# Visualizing Solid Angle of a 3d Object (say a Sphere)

• I
Hello Everybody!
Concept of Solid Angle was pretty much straight forward until they were on surface patches were taken into account which were visualized as base of cone.
I am having difficult when 3d Objects like Sphere/Cylinder .
We can very easily calculate the respective area and plugin the value to find answer but what baffles me is
That only a part of the the sphere 'surface area is capture by the cone(say 2pi*(R)^2 instead of 4pi*(R)^2 )
In real life, you can see that: if a ball is at some distance you can only see the part facing you not on the opposite.
I google and found one wolfram demonstration which starts with a small patch goes then from there as solid angle covers half of hemisphere,pretty much straightforward
And, after that point it starts covering the other half of the sphere , I want to know why we are coniderering a part we are not facing at all (or can't perceive it until we turn our heads around)?

mfb
Mentor
The part we don't see is still part of the sphere surface.

If you have a question about a specific explanation, it would help to reference this.

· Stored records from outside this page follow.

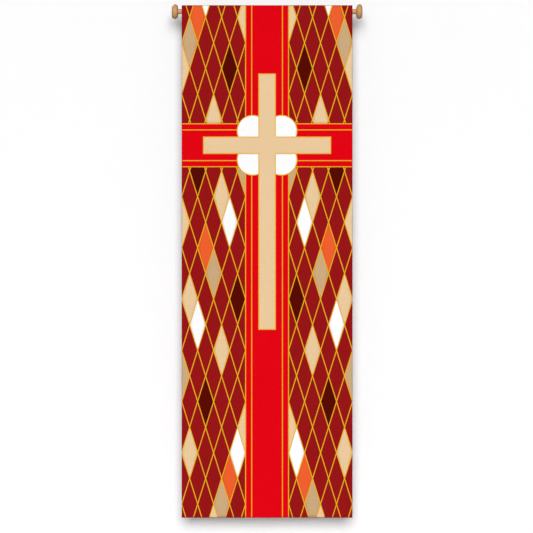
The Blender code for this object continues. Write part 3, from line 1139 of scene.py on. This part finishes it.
def knob_profile(low, high, outward):
    """From the bore's end out through the mouth, round the rim to the outer face."""
    rim = (high.x - low.x) / 2          # the rim is a half circle of this radius
    flat = (high.z - low.z) / 2 - rim   # radius of the flat faces
    middle = (low.x + high.x) / 2
    mouth, face = middle - outward * rim, middle + outward * rim
    bore_end = mouth + outward * BORE_DEPTH
    bore = ROD_RADIUS + BORE_PLAY
    profile = [(bore_end, 0.0), (bore_end, bore)]
    profile += [(mouth + outward * MOUTH_CHAMFER, bore), (mouth, bore + MOUTH_CHAMFER)]
    profile += [(mouth, r) for r in np.linspace(bore + OFF_BORE, flat - OFF_RIM, MOUTH_RINGS)]
    for angle in np.linspace(-math.pi / 2, math.pi / 2, RIM_POINTS):
        profile.append((middle + outward * rim * math.sin(angle), flat + rim * math.cos(angle)))
    profile += [(face, r) for r in np.linspace(flat - OFF_FACE_ENDS, OFF_FACE_ENDS, FACE_RINGS)]
    return profile + [(face, 0.0)]


for node, outward in (("knob_left", -1), ("knob_right", 1)):
    turned(node + "_turned", node, knob_profile(*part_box(node), outward), BEECH_KNOB)

# %% [markdown]

# %% [markdown]
# ## Floor and walls
# The banner hangs close in front of a white wall, over a pale floor, and the room's other
# walls stand far off. Each wall shows only its inner face and blocks no light, so the
# banner can be looked at from every side. The far ones glow a little, like backdrops that
# are lit from behind, because the lamps on the banner don't reach them.

# %% A finish for the room
FULL_WHITE = (1.0, 1.0, 1.0, 1.0)


def plain_finish(name, grey, glow):
    """Matt paint that is this grey, 1 for white, and glows by itself a little."""
    return Finish(
        name, Base_Color=(grey, grey, grey, 1.0), Roughness=0.9, Specular_IOR_Level=0.1,
        Emission_Color=FULL_WHITE, Emission_Strength=glow,
    )


def seen_from_front_only(finish):
    """Make a finish clear where its face is turned away."""
    facing = finish.node("ShaderNodeNewGeometry").outputs["Backfacing"]
    clear = finish.node("ShaderNodeBsdfTransparent").outputs[0]
    mix = finish.node("ShaderNodeMixShader", i0=facing, i1=finish.shader.outputs[0], i2=clear)
    finish.tree.links.new(mix.outputs[0], finish.tree.nodes["Material Output"].inputs["Surface"])


FLOOR_FINISH = plain_finish("pale floor", 0.86, 0.0)
NEAR_FINISH = plain_finish("white wall", 0.94, 0.065)
FAR_FINISH = plain_finish("pale wall", 0.8, 0.35)
for finish in (NEAR_FINISH, FAR_FINISH):
    seen_from_front_only(finish)
print("room finishes:", [finish.material.name for finish in (FLOOR_FINISH, NEAR_FINISH, FAR_FINISH)])

# %% Make the floor and the walls
FLOOR = BOTTOM - 0.8
WALL = 0.16                             # distance of the near wall behind the rod
ROOM = 9.0                              # half the room's width
CEILING = 5.0


def stage_sheet(name, corners, finish):
    mesh = bpy.data.meshes.new(name)
    mesh.from_pydata(corners, [], [(0, 1, 2, 3)])
    mesh.materials.append(finish.material)
    sheet = add_object(name, mesh)
    return sheet


def stage_wall(name, start, end, finish):
    """A wall between two floor points, facing the right of the way from start to end."""
    corners = [(*start, FLOOR), (*end, FLOOR), (*end, CEILING), (*start, CEILING)]
    wall = stage_sheet(name, corners, finish)
    wall.visible_shadow = False
    wall.visible_diffuse = False
    wall.visible_glossy = False


room_corners = [(-ROOM, -ROOM), (ROOM, -ROOM), (ROOM, ROOM), (-ROOM, ROOM)]
stage_sheet("floor", [(x, y, FLOOR) for x, y in room_corners], FLOOR_FINISH)
stage_wall("near_wall", (-ROOM, WALL), (ROOM, WALL), NEAR_FINISH)
stage_wall("left_wall", (-ROOM, -ROOM), (-ROOM, ROOM), FAR_FINISH)
stage_wall("right_wall", (ROOM, ROOM), (ROOM, -ROOM), FAR_FINISH)
stage_wall("far_wall", (ROOM, -ROOM), (-ROOM, -ROOM), FAR_FINISH)
print("floor at z", round(FLOOR, 3))

# %% [markdown]
# ## Light
# The soft edge of the shadow shows that the light is wide and comes almost straight from
# the front, a little from above. A sun lamp with a large angle gives that evenly over all
# three metres of cloth. Another from behind lights the back. Its bounces are switched off,
# or the wall would turn red in the banner's shadow. The pale world fills in the rest.


# %% Make the lights
def soft_sun(name, azimuth, elevation, strength, spread, bounces=12):
    """Azimuth 0 shines from the front, 90 from the right; angles are in degrees."""
    lamp = bpy.data.lights.new(name, "SUN")
    lamp.energy = strength
    lamp.angle = math.radians(spread)
    lamp.cycles.max_bounces = bounces
    turn, lift = math.radians(azimuth), math.radians(elevation)
    source = Vector((math.sin(turn) * math.cos(lift), -math.cos(turn) * math.cos(lift), math.sin(lift)))
    sun = add_object(name, lamp)
    sun.rotation_mode = "QUATERNION"
    sun.rotation_quaternion = source.to_track_quat("Z", "Y")


soft_sun("key light", azimuth=0, elevation=17.5, strength=2.8, spread=34)
soft_sun("back light", azimuth=205, elevation=30, strength=2.2, spread=30, bounces=0)
world = bpy.data.worlds.new("pale studio")
world.use_nodes = True
background = world.node_tree.nodes["Background"]
background.inputs["Color"].default_value = FULL_WHITE
background.inputs["Strength"].default_value = 0.07
bpy.context.scene.world = world
bpy.context.scene.view_settings.view_transform = "Standard"
print(len(bpy.data.lights), "lamps")

# %% [markdown]
# ## Camera
# The picture is square on and shows no perspective, so the camera stands far away with a
# long lens. Its distance follows from two measured things: the cloth's real width and how
# many of the picture's pixels it fills.

# %% Place the camera
PICTURE = 533                           # width and height of the picture in pixels
CLOTH_PIXELS = 170.84                   # width of the cloth there
MIDDLE_PIXEL = 267.08                   # its middle, from the left
TOP_PIXEL = 5.22                        # its top edge, from above
SENSOR, LENS = 36.0, 150.0              # in millimetres

pixel = 2 * SIDE / CLOTH_PIXELS
distance = PICTURE * pixel * LENS / SENSOR
camera_data = bpy.data.cameras.new("camera")
camera_data.sensor_width = SENSOR
camera_data.lens = LENS
camera_data.clip_end = 100.0
camera = add_object("camera", camera_data)
camera.location = (
    (PICTURE / 2 - MIDDLE_PIXEL) * pixel,
    FACE - distance,
    TOP - (PICTURE / 2 - TOP_PIXEL) * pixel,
)
camera.rotation_euler = (math.pi / 2, 0.0, 0.0)
bpy.context.scene.camera = camera
print("one pixel covers", round(pixel / MM, 2), "mm, camera", round(distance, 2), "m away")

# %% [markdown]
# ## The end
# The dressed banner should fill the same box as the solids.

# %% Bring the scene up to date
bpy.context.view_layer.update()
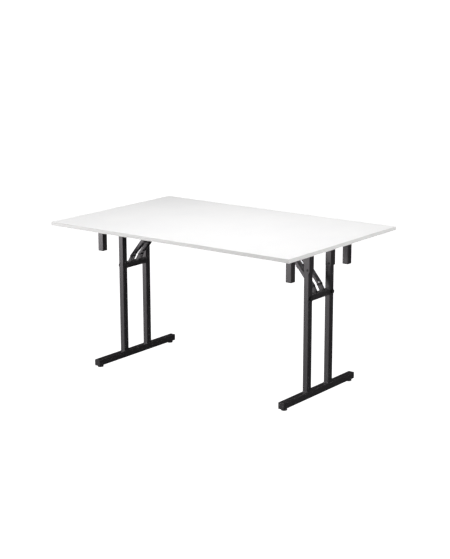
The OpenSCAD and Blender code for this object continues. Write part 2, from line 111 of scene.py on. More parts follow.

But Ain't we should consider only the part we face only as per the definition?
I asked this question in reference to proof of Gauss Theorem , everything makes sense except the part we don't see?

Also lets suppose we consider part we 'don't see

then lets draw a simple cone(with no extras like sphere,etc..), obviousuly the part 'we see is' pi*R^2 so solid angle will be pi but if we consider surface we don't see then can't we claim there is infinite plane beyond that surface...the part we don't see?

mfb
Mentor
But Ain't we should consider only the part we face only as per the definition?
Consider it where?

Nidum
Gold Member
@Adjax : Are you confusing the actual solid angle of the sphere with the solid angle of the cone which bounds all the rays of light coming from the sphere to an external point of observation ?

@mfb
Well the defination of solid angle I know is that Area subtended by base of cone at a point.

So if I put sphere into the picture (Imagine fitting the sphere into the cone) ,then the maximum surface are captured by the base of the cone is 2pi*r^2 ,not the 4*pi*r^2.
The other part certainly not captured( The part we don't see, for example we can only say a part of moon's surface not the one behind it , so ain't the solid angle should be the the surface visible divided by the distant)

But everywhere I see the Gauss laws derivation , they include the not visible portion/portion-of-view also

This is my source of Confusion!

@Nidum: Is there any alternative/ more general definition too, which I might not be knowing/ flossed off in texts?

mfb
Mentor
So if I put sphere into the picture (Imagine fitting the sphere into the cone) ,then the maximum surface are captured by the base of the cone is 2pi*r^2 ,not the 4*pi*r^2.
That's the largest part of the surface you can see from a given point on the outside. It is not a solid angle, and it has nothing to do with solid angles. The solid angle the sphere occupies from a point outside is always smaller than 2 pi.

If you are interested in finding the full solid angle, you need the view from inside the sphere. The "cone" is not a single well-defined cone there, you'll need an integral.